The One About Hollywood Friends
Friends With Money leaves no unpleasantry unturned. Writer-director Nicole Holofcener, who also made 1996’s Walking and Talking and 2001’s Lovely and Amazing, continues to toy with dysfunction here, portraying three wealthy married couples and their poor single friend. Holofcener’s messages are realistically mixed: If money doesn’t buy happiness, living paycheck to paycheck doesn’t, either. And dating may be hell, but as for long-term companionship, well, there’s a reason the divorce rate is so high.
The film opens on Olivia (Jennifer Aniston), a former teacher who’s now a maid because she doesn’t know what else to do. She’s not above shuffling through clients’ drawers—or even using a stranger’s vibrator—and she carries a torch for a now-married ex, constantly calling his house and hanging up like a high schooler. Olivia is also, according to her friends, a pothead—and she never bothers to work out. But when it comes time to set her up, as her meddling friend Franny (Joan Cusack) tries to do, Olivia is sooo great!
Perhaps Franny realizes that even if Olivia isn’t a model citizen, she’s no more screwed up than the rest of them. The friends are first shown together at a dinner, where couples Christine and David (Catherine Keener and Jason Isaacs) and Jane and Aaron (Frances McDormand and Simon McBurney) bicker among themselves. Franny, wife of Matt (Greg Germann), announces that they’re donating $2 million to their daughter’s school, and the immediately disgusted Jane suggests that Franny also donate some dough to Olivia, who’s naturally mortified. When Aaron leaves the table after mentioning that there’s a designer-sample sale the next day, Christine says, “He’s so gay.”
We then follow the friends as they gossip about one another and deal with their issues at home. Christine and David are screenwriting partners who clash while working and are passive-aggressive toward each other the rest of the time. Olivia, of course, is the most sympathetic one, alternating, as Aniston adroitly shows, between self-flagellation and can’t-help-it-ness regarding her work and sorry love life. McDormand is given the showiest role as the constantly furious Jane, a typical road-rager and service-complainer whose behavior goes from funny to disturbingly out of control. (Effeminate Aaron, meanwhile, not only has his inner circle questioning his sexuality but also gets hit on by guys.)

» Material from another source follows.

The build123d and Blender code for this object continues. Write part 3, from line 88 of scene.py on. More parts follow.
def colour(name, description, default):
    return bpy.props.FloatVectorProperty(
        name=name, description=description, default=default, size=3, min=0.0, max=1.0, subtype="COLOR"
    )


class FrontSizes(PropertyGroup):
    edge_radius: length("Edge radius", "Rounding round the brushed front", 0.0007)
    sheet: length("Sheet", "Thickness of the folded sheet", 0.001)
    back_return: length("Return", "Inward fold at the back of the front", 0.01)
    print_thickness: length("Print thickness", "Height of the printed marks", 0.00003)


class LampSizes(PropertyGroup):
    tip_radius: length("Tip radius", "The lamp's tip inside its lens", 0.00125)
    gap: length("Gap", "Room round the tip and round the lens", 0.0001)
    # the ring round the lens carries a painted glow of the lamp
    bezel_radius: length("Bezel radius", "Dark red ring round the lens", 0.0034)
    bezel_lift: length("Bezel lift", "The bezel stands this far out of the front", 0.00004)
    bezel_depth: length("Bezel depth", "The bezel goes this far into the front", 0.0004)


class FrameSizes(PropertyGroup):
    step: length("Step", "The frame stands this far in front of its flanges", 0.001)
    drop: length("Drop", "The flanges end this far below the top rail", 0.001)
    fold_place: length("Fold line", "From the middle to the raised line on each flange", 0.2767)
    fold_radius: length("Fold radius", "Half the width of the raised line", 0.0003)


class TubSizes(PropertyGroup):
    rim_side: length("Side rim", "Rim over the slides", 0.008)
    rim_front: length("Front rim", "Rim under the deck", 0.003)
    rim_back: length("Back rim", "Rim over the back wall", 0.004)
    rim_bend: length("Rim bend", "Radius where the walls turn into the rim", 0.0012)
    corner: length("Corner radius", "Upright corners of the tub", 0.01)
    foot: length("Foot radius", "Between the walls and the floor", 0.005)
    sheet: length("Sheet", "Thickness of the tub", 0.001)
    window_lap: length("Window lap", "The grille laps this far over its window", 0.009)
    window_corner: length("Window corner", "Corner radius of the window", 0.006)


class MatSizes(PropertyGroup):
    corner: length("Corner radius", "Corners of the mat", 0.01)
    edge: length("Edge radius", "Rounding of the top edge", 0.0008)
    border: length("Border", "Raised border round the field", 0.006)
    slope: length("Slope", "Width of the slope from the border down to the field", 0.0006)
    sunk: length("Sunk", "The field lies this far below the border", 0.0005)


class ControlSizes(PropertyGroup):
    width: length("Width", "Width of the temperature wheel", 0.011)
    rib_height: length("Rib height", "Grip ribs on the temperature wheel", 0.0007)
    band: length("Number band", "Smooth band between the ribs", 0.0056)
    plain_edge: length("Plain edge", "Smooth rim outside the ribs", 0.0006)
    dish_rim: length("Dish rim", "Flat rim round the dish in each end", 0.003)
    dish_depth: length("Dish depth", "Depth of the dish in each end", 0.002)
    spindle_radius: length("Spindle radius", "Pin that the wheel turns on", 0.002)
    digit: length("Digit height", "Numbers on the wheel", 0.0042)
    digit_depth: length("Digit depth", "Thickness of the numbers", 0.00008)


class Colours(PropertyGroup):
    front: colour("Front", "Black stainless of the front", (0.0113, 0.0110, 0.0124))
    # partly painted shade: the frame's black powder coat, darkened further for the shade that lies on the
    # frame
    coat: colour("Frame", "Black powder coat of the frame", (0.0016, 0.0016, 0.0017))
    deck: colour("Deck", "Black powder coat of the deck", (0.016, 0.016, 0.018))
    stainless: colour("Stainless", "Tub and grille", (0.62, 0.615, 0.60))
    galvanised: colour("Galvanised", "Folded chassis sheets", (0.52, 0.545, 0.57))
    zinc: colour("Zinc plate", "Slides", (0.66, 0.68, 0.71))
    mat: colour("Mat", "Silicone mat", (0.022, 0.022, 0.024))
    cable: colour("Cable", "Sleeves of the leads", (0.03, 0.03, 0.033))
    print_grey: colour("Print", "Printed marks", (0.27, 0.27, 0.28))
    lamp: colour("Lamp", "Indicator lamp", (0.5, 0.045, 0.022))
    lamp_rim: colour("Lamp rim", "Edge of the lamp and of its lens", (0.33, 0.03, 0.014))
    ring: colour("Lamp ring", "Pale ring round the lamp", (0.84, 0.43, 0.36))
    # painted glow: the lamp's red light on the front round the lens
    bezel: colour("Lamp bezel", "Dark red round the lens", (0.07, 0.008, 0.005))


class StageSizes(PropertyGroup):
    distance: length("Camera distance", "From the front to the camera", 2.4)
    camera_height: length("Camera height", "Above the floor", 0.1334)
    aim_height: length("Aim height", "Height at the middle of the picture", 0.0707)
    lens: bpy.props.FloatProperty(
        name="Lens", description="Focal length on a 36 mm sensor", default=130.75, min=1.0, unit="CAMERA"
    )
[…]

As in her previous movies, Holofcener proves to be a most attentive observer of human behavior, relationships in particular. (Though the focus, as always, is on the women.) No one’s problems are overwhelming here; instead, they’re small, ever-mounting conflicts that can sneakily add up to big-time unhappiness. Nothing’s tidied up by the end: It’s suggested that some issues are going to be resolved happily, some will end in sorrow, and some will remain as they are. At a mere 88 minutes, Friends With Money comes to an abrupt nonconclusion. But in a film about everyday trials, open-endedness is more realistic than problematic.